4. William Booth was founder and General of the Salvation Army (1878). His book referred to here is In Darkest England, and the Way Out.
5. Reginald Meath, 12th Earl of Brabazon (1841-1929) and Samuel Smith (1836-1906), a member of Parliament and author of a number of works on bi-metal monetary systems. The references are probably to Prosperity or Pauperism? Physical, Industrial, and Technical Training, which Meath edited in 1888, and Smith's The Bi-Metalic Question (1887).
6. The reference is probably to Joseph Chamberlain (1836-1914), member of Parliament, who wrote and spoke extensively on tariff reform.
Lincoln Independent, December 12, 1895
It is a fact that cannot be denied that the republican administration of the finance affairs of the country, under the gold standard and since the demonetazation of silver, has resulted in the making of multi-millionaires, and of an ever increasing number of men without work. This, too, in a land teeming with boundless harvests and full of undeveloped resources, which await only the energizing influence of a sufficient circulation of money to start into life.
The legislation of the government has been directed rather to the protection of the rights of money and property than to the best good of the citizen.
The law holds some one responsible if a horse is turned out to starve or is cruelly treated. The law holds no one responsible if a hardworking farmer and his still harder worked wife are turned out of their homes after years of toil and labor, because they have failed to pay the mortgage on their home. The maintenance of the gold standard by the moneyed class of the country in their own interests, has caused the low and ever lower prices for the products of the farm. The man who has served his country most faithfully is he who to the full extent of his strength and ability has performed his portion of the daily labor of the world.

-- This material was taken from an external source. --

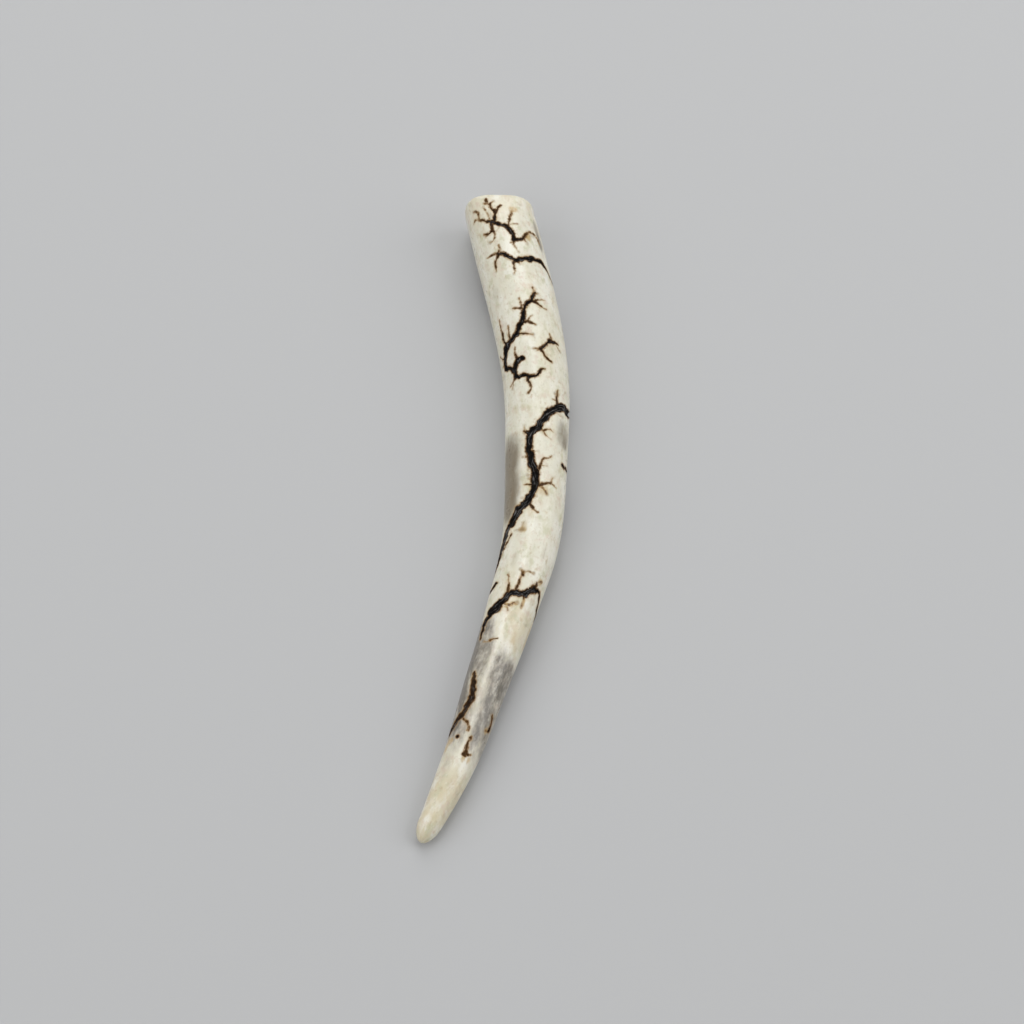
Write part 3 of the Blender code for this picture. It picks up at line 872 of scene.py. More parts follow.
for column in range(-rows, rows + 1):
    for row in range(-rows, rows + 1):
        at_column = column + row % 2 / 2 + dice.uniform(-SHAKEN, SHAKEN)
        at_row = ROW_GAP * row + dice.uniform(-SHAKEN, SHAKEN)
        radius = PORE_GAP * dice.uniform(*PORE_SIZES)
        away = np.hypot(on_face[:, 0] - at_column * PORE_GAP, on_face[:, 1] - at_row * PORE_GAP)
        pores[face] = np.maximum(pores[face], smooth_step((radius - away) / PORE_SLOPE + 0.5))
pores = pores * smooth_step(core_edge * 1.6 - 0.3)
saw_marks = noise_at(points * np.array([0.12, 1.0, 1.0]), 0.3, 59.0) * SAW_MARK
points[:, 1] -= np.where(on_cut, PORE_DEPTH * pores - np.minimum(saw_marks, 0), 0)
print("sunk by the pores, mm:", round(float(pores.max() * PORE_DEPTH), 2))

# %% [markdown]
# All points are in their last places now, and they are turned from millimetres to metres. They
# stay inside the box of the solid, because the solid is what they were measured from and carving
# only takes away.

# %% Make the tine
for vertex, place in zip(skin.verts, points):
    vertex.co = place * MM
mesh_data = bpy.data.meshes.new("tine_skin")
skin.to_mesh(mesh_data)
skin.free()
mesh_data.shade_smooth()
tine = bpy.data.objects.new("polished_tine", mesh_data)
bpy.context.scene.collection.objects.link(tine)
print("tine:", len(mesh_data.polygons), "triangles")

# %% [markdown]
# ## Stains
#
# Fire and age left more than black lines. Smoke lies over the bend beside the river, over the
# outer edge near the butt and all round the last third, where a strip along the crest has less of
# it: a painted highlight for the gleam there. At the river and the butt it is even and brownish.
# In the last third it is grey and blotched, and lighter underneath. The tip and the bone beside the
# fork are yellower, and near the butt's rim the bone is yellower and darker, partly its own colour
# and partly painted shade. Where the river's char goes over the edge it has more grey streaks,
# painted glints. Each stain is a soft spot: millimetres from the cut, degrees from the crest, its
# reach both ways and its strength. The shader breaks its edge up later. The fine ends of the burns
# get small brown spots by rule.

# %% Where the stains lie
RIVER_SMOKE = [
    # millimetres from the cut, degrees from the crest, reach along, reach round, strength
    (69.0, -58, 5.0, 28, 0.72),
    (79.0, -60, 9.0, 30, 0.90),
    (82.5, -56, 5.0, 18, 0.22),
]
EVEN_SMOKE_SPOTS = [
    (64.8, 59, 3.4, 22, 0.62),
    (67.0, 64, 1.6, 8, 0.20),
    (60.8, 46, 2.5, 12, 0.18),
    (9.6, 58, 2.6, 7, 0.65),
    (14.0, 62, 3.0, 7, 0.80),
]
SMOKE_SPOTS = [
    (112.5, -36, 2.6, 16, 0.30),
    (121.4, 20, 2.2, 11, 0.20),
    (120.4, 54, 1.6, 12, 0.12),
    (122.4, 44, 1.8, 12, 0.26),
    (125.2, 38, 1.4, 8, 0.35),
    (127.0, 50, 2.2, 12, 0.35),
    (129.8, 28, 2.4, 9, 0.45),
    (132.6, 36, 1.6, 12, 0.25),
    (124.0, -76, 11.0, 26, 0.40),
    (131.0, -52, 3.5, 12, 0.25),
    (136.6, -44, 2.2, 12, 0.30),
    (138.8, 26, 2.6, 12, 0.25),
    (147.0, -26, 2.6, 24, 0.30),
]
AMBER_SPOTS = [
    (114.6, 36, 2.0, 10, 0.45),
    (116.4, 52, 1.6, 12, 0.35),
    (112.0, 84, 4.5, 10, 0.55),
    (140.6, -48, 0.9, 10, 0.75),
    (142.0, -62, 1.8, 9, 0.80),
    (143.8, 17, 0.9, 6, 0.85),
    (143.6, 35, 0.7, 7, 0.75),
    (136.0, 55, 0.9, 8, 0.60),
    (5.2, 19, 1.1, 8, 0.85),
    (3.2, 35, 0.9, 4, 0.55),
    (13.4, 33, 1.2, 7, 0.62),
    (100.2, 52, 1.0, 8, 0.80),
    (153.6, -56, 3.0, 12, 0.40),
    (85.0, -4, 2.0, 12, 0.25),
    (89.6, -16, 0.9, 8, 0.90),
    (88.0, -15, 0.9, 5, 0.50),
    (89.8, -26, 0.5, 10, 0.40),
    (79.8, 16, 1.4, 14, 0.50),
    (107.8, -6, 0.28, 11, 0.95),
    (107.2, 7, 0.26, 9, 0.85),
    (108.5, -8, 0.24, 6, 0.75),
    (107.6, 0, 1.0, 16, 0.25),
    (106.4, 27, 1.4, 5, 0.75),
]
BROWN_SPOTS = [
    (93.8, 38, 2.2, 5, 0.36),
    (89.6, -16, 0.6, 5, 0.60),
    (88.2, -15, 0.9, 2.5, 0.70),
    (89.8, -25, 0.4, 9, 0.70),
    (97.2, -22, 2.4, 7, 0.28),
    (6.2, -23, 1.4, 4, 0.40),
    (80.6, -48, 2.5, 7, 0.30),
    (27.0, -48, 2.4, 10, 0.25),
    (24.0, -30, 1.6, 7, 0.20),
    (3.2, 35, 0.8, 3, 0.42),
    (48.4, -74, 1.4, 9, 0.35),
    (12.6, 42, 1.0, 8, 0.35),
    (110.6, 56, 0.5, 6, 0.40),
    (151.2, 60, 0.9, 8, 0.35),
    (156.0, 52, 1.0, 10, 0.35),
    (150.0, 6, 0.9, 8, 0.18),
]
WARM_SPOTS = [
    (110.0, 30, 6.0, 60, 0.70),
    (113.0, -70, 5.0, 30, 0.35),
    (46.0, -80, 9.0, 26, 0.30),
    (30.0, 80, 9.0, 30, 0.20),
    (86.0, -50, 6.0, 20, 0.40),
]
# where the river's char goes over the edge it gets more grey streaks: painted glints
GLINT_SPOTS = [
    (92.0, -68, 5.5, 18, 1.00),
    (61.5, 12, 6.0, 40, 0.35),
    (84.5, -26, 3.0, 24, 0.45),
    (104.6, 5, 3.0, 40, 0.60),
]
# the last third's smoke begins this far from the cut, by the degrees from the crest
SMOKED_FROM = {-180: 113, -90: 111, -40: 112, 0: 117, 60: 119, 90: 120, 180: 113}
SMOKED_TO = 143.0
SMOKE_FADE, TIP_FADE = 6.0, 10.0    # millimetres over which it comes and goes
RING_SMOKE, UNDER_LIGHTER = 0.62, 0.17    # its strength on the crest, and how much less underneath
RIVER_BANK = 63.6    # the river stops the smoke patch beside it here
# a paler strip painted along the crest where the gleam lies: a painted highlight
PAINTED_GLEAM = ((116, 3), (122, -1), (131, -2), (137, 5), (146, 3))    # a pale strip: along, round
PAINTED_GLEAM_FROM, PAINTED_GLEAM_TO = 114, 152
PAINTED_GLEAM_WIDTH = 0.9   # millimetres
PAINTED_GLEAM_OFF = 0.30    # of the smoke's strength
# the butt's share is partly the bone's own yellowing and partly painted shade of the rim
TIP_WARMTH, BUTT_WARMTH_AND_SHADE = 0.8, 0.5
SPOT_END = 1.45      # reaches from its middle where a spot ends; it is full up to one reach less
BROWN_END, FINE_END = 0.65, 0.7    # a burn's end has a brown spot if it is paler and finer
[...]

What more cruel than to turn such a man with the wife and children who depend on him, out from under the shelter which they have failed to maintain from causes beyond their control? Yet no one, not even the financial manipulators of the country, are held responsible.
The law protects the man who enriches himself through the foreclosures of mortgages. It does not protect the sacred right of the farmer to live a decent life and to earn a decent living.
A struggle for existence is not a decent living. A man or woman or child may die of starvation in a city teeming with plenty. Only human life is concerned.
The people of the United States based their laws on those of England . It is not many generations ago, that in England , the law exacted a life for the theft of a loaf of bread. It is nothing to the law. A human being to sustain life steals a loaf of bread or lump of coal. Immediately the power of the law is invoked to protect the rights of property but it did not protect the right of the human being to live.
Through the protection of the law, Rockefeller put up the price of one of the necessaries of life. The poor widow with her children struggling for a bare existence, the farmer hoping in spite of ever lowering prices, (caused by financial legislation) to keep his home and educate his children; the working man whose wages are ever trembling (through financial legislation) in the balance: all are compelled to pay the tribute exacted by the millionaire. Rockefeller hands over three millions,[1] a portion of his ill gotten gains to a great university on condition that the faculty shall permit nothing to be taught which shall clash with his own views of the rights of monopoly, and that no criticism shall be made of the legislation which allows of such a deed.
The dominant ideas of the law being the protection of property as against the right of human beings to a decent living, it becomes easy for men of the Wall street stamp to manipulate the legislation in favor of the money owners as against all other classes by contracting the volume of money and thus, through lower prices taking away the right of the producing classes to a decent living.
1. This reference is to John D. Rockefeller and the founding of the University of Chicago . See La Flesche's article "Our Universities" above.